Rohit gestured thanks to the supporters with folded hands while Kohli rubbed his eyes as he struggled to hold back tears. Siraj cried his heart out. Innumerable hugs and handshakes followed. The Indian support staff ran amok, waving the tricolour with pride and gusto during a victory lap as loudspeakers played ‘Lehra do’.


An inconsolable Hardik choked on words in an interview with the broadcaster, in between which emerged his captain and landed a kiss on his tear-soaked cheek. For all that had transpired between the two in the last few months, united they stood for India.

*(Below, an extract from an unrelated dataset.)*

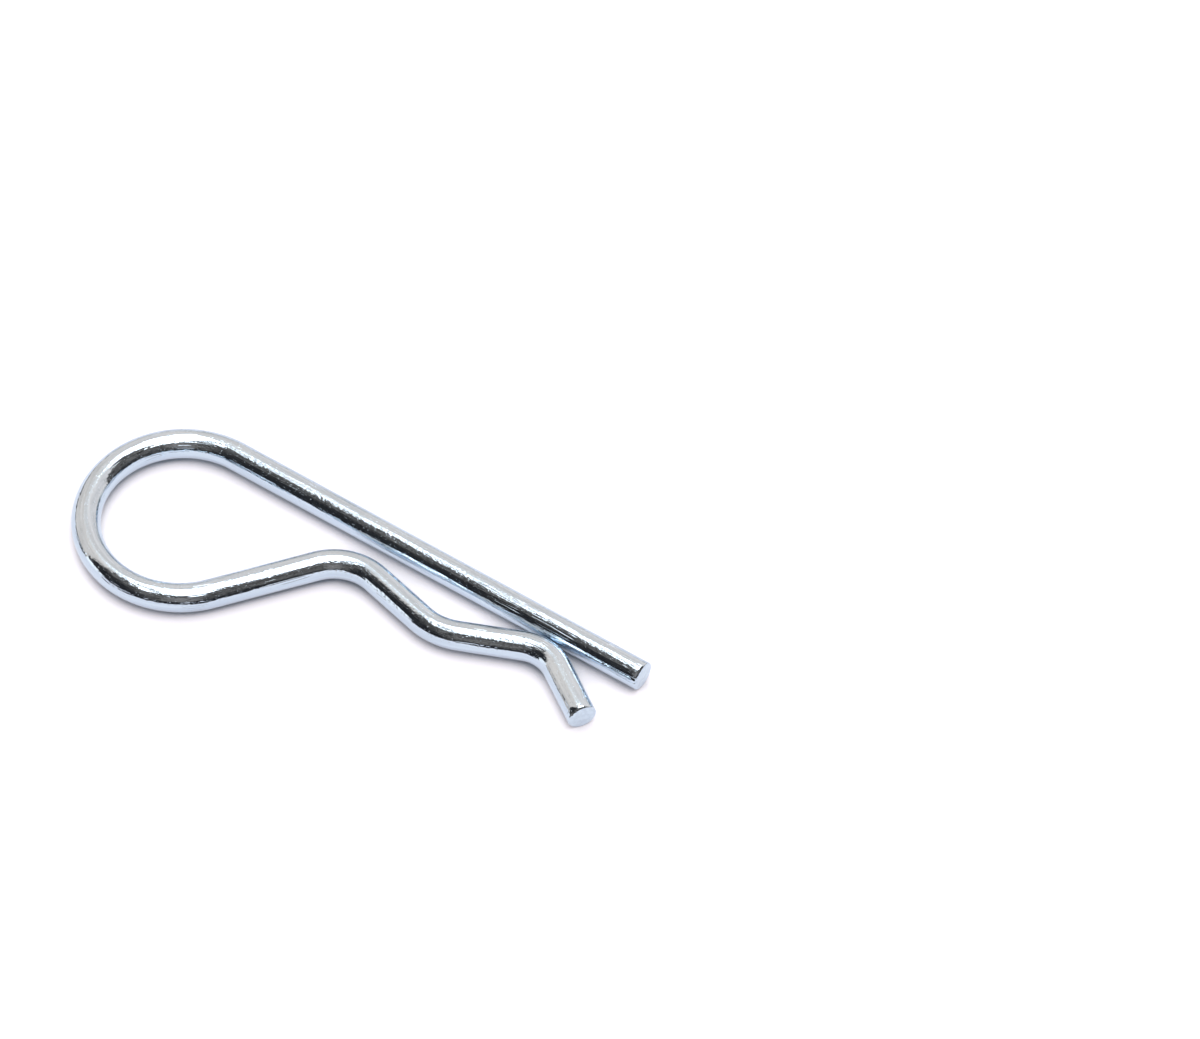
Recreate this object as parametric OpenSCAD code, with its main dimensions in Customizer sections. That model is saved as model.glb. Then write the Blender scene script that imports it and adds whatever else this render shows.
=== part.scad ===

The constant movement continued around the dugout. Kohli and Rohit went into a bear hug at the stairs to the dressing room in one of the most heartwarming viewings. There was an air of relief all around the Kensington Oval. The heavens opened up as Kohli announced his T20I retirement. Rohit and Jadeja would follow suit soon. Speak of going on a high…

There were some beautiful family moments. Minutes after being named the Player of the Final, Kohli gave imaginary flying kisses and made goofy faces over a video call.

Rohit held his daughter on his shoulders and moved towards the dugout, where his wife embraced him.

Bumrah shared an endearing moment with his wife Sanjana and son Angad after being named the Player of the Tournament award.

The venue soon turned into a party scene as Kohli and Arshdeep broke into bhangra.

Elsewhere, Dravid and Rohit posed with Jay Shah. Rohit would soon plant the Indian tricolour on the ground to stamp India’s triumph.

Finally, the moment arrived. Rohit, smiling from ear to ear, performed a little jig as he clawed on his way to the podium where the team had congregated to claim the prize.

He hoisted the trophy in the air amidst the loudest roar. The outgoing coach Dravid got his hands on it too as he joined the party. The team cradled him in arms and tossed him up in the air gleefully.

India’s redemption arc was complete.

Nothing captured the essence of the moment better than this:

This moment is all that I’ve been dreaming of.

Somewhere I feel it in my soul.

One chance is everything we’ve waited for.

It’s our time so let we take it home.